Although most popular reporting tools support many of the report types shown in table 1.2, RS makes the report-authoring process as easy as working with Microsoft Access reporting functionality. For example, report authors can drag and drop items to define the report's appearance.

Now that we understand what RS is, let's see how it fits in the Microsoft BI vision.

1.1.2 How is RS implemented?

Microsoft released version 1.0 of RS at the beginning of 2004 as an add-on to Microsoft SQL Server 2000. At a very high level, RS can be defined as a server-based platform for authoring, managing, and distributing reports. We discuss the RS architecture in more detail in a moment. For now, note that RS is integrated with and requires several other Microsoft products, including:

  • Windows 2000 or above as a server operating system
  • Microsoft SQL Server 2000 (with Service Pack 3a) and above
  • Internet Information Server (IIS) 5.0 or above
  • .NET Framework 1.1
  • Visual Studio .NET 2003 for report authoring and testing

For more information about installing RS, please refer to appendix A.

RS editions

To address different user needs, RS is available in several editions, as you can see by looking at table 1.3.

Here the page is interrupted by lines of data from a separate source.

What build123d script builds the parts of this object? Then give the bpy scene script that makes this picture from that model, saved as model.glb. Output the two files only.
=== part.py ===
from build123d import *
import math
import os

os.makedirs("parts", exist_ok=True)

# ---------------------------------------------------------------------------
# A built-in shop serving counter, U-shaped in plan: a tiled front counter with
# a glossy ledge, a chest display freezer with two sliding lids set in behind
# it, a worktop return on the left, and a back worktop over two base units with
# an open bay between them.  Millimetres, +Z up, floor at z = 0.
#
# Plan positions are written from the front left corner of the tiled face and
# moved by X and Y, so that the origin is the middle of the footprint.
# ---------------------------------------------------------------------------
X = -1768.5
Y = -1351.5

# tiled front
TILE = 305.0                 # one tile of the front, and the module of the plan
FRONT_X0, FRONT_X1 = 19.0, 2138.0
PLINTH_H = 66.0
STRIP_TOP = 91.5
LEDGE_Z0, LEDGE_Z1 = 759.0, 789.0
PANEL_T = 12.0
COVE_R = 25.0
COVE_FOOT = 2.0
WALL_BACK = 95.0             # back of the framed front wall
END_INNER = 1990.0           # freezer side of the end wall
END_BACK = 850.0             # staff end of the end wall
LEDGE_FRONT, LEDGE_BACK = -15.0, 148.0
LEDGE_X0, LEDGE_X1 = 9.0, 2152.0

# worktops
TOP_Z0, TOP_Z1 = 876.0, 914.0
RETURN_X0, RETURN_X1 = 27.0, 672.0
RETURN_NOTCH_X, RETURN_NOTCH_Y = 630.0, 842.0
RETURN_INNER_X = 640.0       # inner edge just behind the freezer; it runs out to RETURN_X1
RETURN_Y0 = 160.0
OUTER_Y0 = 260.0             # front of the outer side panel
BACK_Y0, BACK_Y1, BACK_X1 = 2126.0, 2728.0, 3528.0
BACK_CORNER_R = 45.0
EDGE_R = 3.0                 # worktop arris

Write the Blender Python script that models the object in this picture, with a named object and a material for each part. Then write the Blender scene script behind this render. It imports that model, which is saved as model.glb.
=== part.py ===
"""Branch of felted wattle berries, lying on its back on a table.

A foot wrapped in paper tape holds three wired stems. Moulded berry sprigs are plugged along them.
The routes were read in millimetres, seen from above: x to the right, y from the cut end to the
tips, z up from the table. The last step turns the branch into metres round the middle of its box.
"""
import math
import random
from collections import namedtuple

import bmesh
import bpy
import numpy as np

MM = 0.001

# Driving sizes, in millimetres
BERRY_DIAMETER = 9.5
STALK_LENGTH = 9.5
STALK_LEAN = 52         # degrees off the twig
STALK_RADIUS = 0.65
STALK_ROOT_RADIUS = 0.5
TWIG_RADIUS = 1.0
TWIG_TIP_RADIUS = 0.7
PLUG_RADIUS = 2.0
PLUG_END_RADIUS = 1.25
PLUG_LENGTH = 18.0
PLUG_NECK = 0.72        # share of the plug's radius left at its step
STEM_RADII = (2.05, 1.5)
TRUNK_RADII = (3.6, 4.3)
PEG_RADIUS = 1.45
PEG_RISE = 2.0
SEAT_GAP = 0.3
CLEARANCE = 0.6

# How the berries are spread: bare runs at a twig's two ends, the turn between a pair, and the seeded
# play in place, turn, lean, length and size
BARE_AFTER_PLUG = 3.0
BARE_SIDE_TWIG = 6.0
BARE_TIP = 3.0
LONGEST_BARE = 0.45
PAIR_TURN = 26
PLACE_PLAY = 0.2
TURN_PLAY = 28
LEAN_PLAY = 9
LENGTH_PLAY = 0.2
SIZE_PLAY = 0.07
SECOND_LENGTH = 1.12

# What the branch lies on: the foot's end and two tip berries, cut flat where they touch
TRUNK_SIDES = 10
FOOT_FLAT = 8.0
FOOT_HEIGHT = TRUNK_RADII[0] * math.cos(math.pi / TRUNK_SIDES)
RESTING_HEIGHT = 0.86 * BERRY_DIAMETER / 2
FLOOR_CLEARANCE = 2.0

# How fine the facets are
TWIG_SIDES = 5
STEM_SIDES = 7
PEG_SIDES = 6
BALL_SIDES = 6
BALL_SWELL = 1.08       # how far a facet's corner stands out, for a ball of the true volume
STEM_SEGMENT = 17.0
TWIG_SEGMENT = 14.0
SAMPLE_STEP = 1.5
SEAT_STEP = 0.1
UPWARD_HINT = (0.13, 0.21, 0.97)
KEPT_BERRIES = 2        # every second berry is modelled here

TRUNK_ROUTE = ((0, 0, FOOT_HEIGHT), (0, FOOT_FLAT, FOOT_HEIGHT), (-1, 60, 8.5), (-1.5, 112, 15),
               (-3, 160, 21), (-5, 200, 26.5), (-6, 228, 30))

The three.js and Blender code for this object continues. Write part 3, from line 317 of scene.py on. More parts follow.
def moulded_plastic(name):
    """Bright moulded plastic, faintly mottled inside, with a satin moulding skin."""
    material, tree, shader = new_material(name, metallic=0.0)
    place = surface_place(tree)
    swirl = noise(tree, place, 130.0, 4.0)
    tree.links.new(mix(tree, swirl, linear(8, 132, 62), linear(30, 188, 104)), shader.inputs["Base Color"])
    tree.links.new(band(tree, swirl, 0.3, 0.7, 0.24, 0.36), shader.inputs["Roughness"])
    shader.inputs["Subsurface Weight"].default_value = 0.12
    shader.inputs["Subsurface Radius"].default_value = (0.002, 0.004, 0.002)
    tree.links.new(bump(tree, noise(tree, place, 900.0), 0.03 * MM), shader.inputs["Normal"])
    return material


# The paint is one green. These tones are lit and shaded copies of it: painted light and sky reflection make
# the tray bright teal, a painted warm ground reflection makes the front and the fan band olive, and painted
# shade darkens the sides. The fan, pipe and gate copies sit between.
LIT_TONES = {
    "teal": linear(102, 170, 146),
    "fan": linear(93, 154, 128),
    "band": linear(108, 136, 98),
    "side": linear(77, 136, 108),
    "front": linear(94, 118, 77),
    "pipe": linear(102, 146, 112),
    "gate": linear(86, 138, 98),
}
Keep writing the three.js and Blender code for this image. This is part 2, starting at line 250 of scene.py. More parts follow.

Table 1.3 RS supports editions to meet various reporting needs
Edition / Choose when...
Standard / You need to install RS on a single computer. The Standard edition doesn't support clustered deployment to load-balance multiple RS instances.
Enterprise / You need all RS features, including load balancing.
Developer / You have to integrate RS with client applications or extend its capabilities by writing .NET code. The Developer edition supports the same feature set as the Enterprise edition, but it is for use as a test and development system, not as a production server.
Evaluation / You need to evaluate RS. The Evaluation edition expires after 120 days.